▶ SET PROBLEM: Return only the lines between the line holding "obj.data.transform(world)" and the line holding "UP = np.array([0.0, 0.0, 1.0])", the two boundary lines included, exactly as they appear.

Start

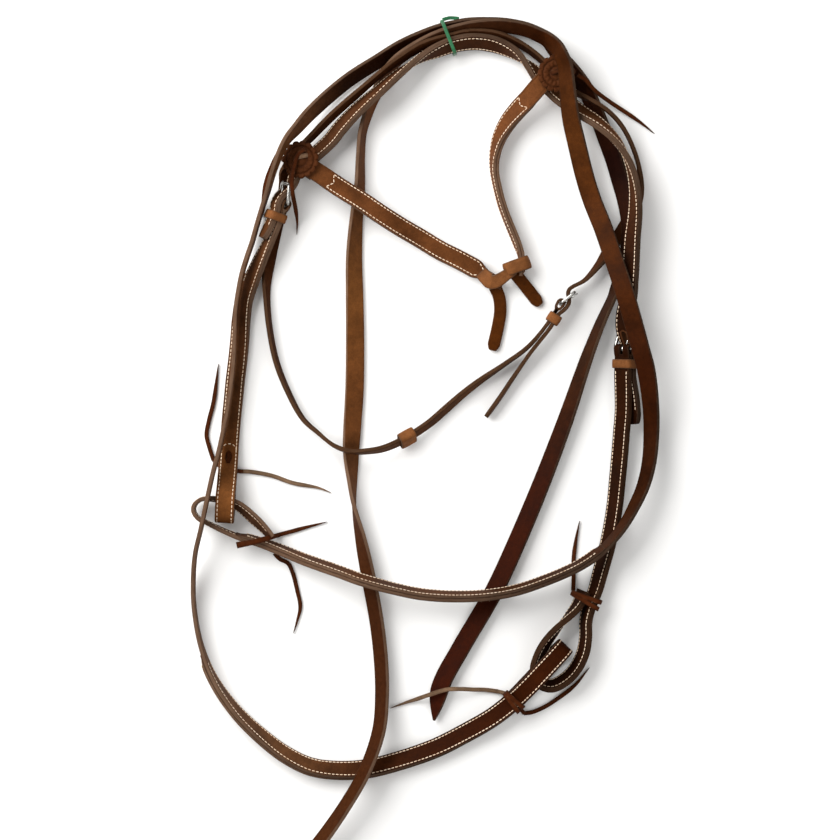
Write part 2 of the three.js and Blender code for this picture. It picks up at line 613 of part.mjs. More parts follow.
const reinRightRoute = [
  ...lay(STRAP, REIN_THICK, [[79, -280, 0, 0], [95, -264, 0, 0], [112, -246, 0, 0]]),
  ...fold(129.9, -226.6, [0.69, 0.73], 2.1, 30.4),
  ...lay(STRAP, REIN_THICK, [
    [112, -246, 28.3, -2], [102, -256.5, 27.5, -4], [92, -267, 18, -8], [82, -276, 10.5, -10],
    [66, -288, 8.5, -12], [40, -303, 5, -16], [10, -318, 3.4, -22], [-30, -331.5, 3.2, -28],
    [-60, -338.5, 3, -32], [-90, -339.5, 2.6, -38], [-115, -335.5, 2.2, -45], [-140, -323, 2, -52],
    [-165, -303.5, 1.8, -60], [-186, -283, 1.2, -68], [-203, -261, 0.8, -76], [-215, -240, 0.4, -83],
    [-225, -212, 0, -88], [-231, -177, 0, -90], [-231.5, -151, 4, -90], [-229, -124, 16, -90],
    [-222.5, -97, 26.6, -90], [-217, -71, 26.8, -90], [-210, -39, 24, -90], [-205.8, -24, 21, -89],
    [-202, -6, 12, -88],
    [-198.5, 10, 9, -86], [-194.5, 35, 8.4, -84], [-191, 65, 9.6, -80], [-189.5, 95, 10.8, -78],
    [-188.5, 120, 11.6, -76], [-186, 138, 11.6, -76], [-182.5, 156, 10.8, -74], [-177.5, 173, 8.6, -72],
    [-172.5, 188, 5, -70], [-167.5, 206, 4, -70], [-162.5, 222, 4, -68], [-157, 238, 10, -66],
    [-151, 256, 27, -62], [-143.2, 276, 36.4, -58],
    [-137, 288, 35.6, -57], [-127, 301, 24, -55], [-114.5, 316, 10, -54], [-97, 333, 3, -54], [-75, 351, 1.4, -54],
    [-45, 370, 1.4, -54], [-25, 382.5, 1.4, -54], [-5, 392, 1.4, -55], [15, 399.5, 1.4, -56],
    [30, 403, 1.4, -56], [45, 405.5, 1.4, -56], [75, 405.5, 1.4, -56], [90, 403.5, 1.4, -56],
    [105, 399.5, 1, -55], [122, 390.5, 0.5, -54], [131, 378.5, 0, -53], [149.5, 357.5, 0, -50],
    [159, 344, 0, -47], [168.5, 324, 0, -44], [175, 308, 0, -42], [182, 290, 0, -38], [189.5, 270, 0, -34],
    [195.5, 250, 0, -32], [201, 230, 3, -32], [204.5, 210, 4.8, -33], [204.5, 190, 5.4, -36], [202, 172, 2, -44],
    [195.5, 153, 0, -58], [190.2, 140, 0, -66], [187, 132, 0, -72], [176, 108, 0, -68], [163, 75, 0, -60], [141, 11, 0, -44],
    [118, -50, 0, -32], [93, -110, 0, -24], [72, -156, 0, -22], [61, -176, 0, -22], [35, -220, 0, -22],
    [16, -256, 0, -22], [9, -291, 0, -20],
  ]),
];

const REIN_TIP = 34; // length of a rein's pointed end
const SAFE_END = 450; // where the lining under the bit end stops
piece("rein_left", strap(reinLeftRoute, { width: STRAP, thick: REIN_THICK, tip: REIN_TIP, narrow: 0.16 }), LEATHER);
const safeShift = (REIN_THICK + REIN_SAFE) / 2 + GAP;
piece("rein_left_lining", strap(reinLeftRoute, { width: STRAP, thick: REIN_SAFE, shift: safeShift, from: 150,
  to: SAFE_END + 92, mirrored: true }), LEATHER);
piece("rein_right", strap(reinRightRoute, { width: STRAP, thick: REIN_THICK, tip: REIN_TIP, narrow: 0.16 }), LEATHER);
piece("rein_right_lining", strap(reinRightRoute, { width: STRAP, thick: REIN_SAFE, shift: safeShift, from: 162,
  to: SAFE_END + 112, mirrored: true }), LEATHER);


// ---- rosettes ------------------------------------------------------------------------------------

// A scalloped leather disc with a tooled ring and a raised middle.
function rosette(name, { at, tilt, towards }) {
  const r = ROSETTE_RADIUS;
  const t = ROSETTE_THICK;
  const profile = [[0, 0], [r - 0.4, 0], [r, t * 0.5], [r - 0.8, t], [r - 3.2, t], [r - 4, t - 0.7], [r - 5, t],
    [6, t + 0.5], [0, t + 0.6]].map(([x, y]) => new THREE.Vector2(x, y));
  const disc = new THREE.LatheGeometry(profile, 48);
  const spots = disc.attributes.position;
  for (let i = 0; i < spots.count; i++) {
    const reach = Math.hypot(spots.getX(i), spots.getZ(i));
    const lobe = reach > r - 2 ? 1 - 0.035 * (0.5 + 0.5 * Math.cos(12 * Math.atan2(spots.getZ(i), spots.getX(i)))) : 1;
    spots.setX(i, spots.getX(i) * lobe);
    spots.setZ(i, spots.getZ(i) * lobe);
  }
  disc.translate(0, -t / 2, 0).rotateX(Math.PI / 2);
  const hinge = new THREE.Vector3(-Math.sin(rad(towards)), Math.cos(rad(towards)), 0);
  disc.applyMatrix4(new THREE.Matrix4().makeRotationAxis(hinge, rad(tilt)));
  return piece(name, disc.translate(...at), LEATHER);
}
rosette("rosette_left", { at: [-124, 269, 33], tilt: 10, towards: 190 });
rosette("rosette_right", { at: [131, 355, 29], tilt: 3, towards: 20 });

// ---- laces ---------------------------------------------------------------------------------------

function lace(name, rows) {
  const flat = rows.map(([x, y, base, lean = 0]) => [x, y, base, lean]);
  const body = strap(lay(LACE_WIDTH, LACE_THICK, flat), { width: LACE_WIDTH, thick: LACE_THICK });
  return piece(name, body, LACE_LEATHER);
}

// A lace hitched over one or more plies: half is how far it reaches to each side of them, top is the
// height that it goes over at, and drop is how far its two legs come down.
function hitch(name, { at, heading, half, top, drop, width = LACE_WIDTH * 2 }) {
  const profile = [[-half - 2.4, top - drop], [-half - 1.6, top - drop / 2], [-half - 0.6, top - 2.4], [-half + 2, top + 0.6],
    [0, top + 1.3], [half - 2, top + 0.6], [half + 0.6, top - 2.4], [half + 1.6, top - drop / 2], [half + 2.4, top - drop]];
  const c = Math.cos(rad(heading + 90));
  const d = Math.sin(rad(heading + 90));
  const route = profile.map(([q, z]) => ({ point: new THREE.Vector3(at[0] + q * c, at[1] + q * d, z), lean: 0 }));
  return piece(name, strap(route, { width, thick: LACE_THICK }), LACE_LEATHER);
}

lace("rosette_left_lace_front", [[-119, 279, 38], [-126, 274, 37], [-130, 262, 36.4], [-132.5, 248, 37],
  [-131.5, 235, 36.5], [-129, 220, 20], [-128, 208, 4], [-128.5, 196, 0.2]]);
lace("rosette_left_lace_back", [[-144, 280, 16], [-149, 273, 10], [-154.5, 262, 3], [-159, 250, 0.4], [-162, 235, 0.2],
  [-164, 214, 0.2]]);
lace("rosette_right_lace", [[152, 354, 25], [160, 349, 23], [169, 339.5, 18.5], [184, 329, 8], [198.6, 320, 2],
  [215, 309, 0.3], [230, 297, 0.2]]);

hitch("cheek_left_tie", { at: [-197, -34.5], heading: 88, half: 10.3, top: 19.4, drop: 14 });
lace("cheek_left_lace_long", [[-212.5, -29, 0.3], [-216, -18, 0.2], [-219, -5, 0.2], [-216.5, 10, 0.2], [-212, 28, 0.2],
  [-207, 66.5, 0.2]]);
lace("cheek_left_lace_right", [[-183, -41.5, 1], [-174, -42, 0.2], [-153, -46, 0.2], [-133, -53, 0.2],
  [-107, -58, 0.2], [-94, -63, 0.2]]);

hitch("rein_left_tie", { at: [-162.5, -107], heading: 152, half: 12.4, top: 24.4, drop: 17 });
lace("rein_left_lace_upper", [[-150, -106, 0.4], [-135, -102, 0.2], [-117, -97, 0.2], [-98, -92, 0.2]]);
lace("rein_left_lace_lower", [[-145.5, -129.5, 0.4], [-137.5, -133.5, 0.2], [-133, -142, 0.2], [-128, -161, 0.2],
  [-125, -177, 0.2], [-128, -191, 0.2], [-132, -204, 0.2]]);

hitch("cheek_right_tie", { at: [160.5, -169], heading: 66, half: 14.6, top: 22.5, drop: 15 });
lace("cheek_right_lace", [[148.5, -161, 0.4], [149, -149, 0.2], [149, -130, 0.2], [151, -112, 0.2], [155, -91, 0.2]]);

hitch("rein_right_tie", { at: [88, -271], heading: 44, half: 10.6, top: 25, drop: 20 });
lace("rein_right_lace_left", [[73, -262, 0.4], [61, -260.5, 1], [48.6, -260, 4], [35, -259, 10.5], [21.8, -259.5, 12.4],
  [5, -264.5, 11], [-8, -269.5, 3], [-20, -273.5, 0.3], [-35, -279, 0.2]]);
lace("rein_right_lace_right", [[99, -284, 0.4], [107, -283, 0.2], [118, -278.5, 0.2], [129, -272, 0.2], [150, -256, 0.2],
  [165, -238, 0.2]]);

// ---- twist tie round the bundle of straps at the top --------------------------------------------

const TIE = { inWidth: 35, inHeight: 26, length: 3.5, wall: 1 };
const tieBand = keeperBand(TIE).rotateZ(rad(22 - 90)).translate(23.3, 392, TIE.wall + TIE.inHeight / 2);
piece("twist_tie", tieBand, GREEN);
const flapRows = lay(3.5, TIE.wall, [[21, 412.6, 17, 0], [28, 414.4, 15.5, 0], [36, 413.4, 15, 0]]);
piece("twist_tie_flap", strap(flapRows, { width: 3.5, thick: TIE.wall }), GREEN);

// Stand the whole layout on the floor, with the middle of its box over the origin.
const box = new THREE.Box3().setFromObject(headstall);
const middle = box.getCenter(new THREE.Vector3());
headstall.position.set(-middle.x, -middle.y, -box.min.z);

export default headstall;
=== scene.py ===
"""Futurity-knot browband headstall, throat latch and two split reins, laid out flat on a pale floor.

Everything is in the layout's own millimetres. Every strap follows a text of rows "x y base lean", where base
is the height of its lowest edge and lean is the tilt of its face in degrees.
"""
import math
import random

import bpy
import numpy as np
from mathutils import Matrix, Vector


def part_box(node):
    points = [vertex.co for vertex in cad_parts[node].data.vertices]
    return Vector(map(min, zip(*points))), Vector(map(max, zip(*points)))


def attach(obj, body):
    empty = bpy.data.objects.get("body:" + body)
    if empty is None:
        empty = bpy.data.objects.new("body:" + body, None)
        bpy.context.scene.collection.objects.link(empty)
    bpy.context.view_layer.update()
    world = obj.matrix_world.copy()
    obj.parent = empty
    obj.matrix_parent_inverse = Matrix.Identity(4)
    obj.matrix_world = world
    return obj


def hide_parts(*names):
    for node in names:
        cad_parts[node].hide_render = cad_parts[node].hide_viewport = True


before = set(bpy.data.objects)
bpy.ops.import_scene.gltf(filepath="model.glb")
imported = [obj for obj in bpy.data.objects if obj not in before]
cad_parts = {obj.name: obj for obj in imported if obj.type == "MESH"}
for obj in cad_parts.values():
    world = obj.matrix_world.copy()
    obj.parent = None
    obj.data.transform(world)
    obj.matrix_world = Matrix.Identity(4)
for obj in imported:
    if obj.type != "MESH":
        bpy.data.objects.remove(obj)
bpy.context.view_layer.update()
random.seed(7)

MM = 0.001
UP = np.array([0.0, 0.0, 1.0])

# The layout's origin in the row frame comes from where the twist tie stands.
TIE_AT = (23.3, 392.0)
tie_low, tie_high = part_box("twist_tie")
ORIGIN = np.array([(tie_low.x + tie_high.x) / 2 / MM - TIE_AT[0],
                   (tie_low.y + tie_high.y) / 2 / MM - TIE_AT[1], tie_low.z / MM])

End

▶ OUTPUT OF THE EXERCISE:
    obj.data.transform(world)
    obj.matrix_world = Matrix.Identity(4)
for obj in imported:
    if obj.type != "MESH":
        bpy.data.objects.remove(obj)
bpy.context.view_layer.update()
random.seed(7)

MM = 0.001
UP = np.array([0.0, 0.0, 1.0])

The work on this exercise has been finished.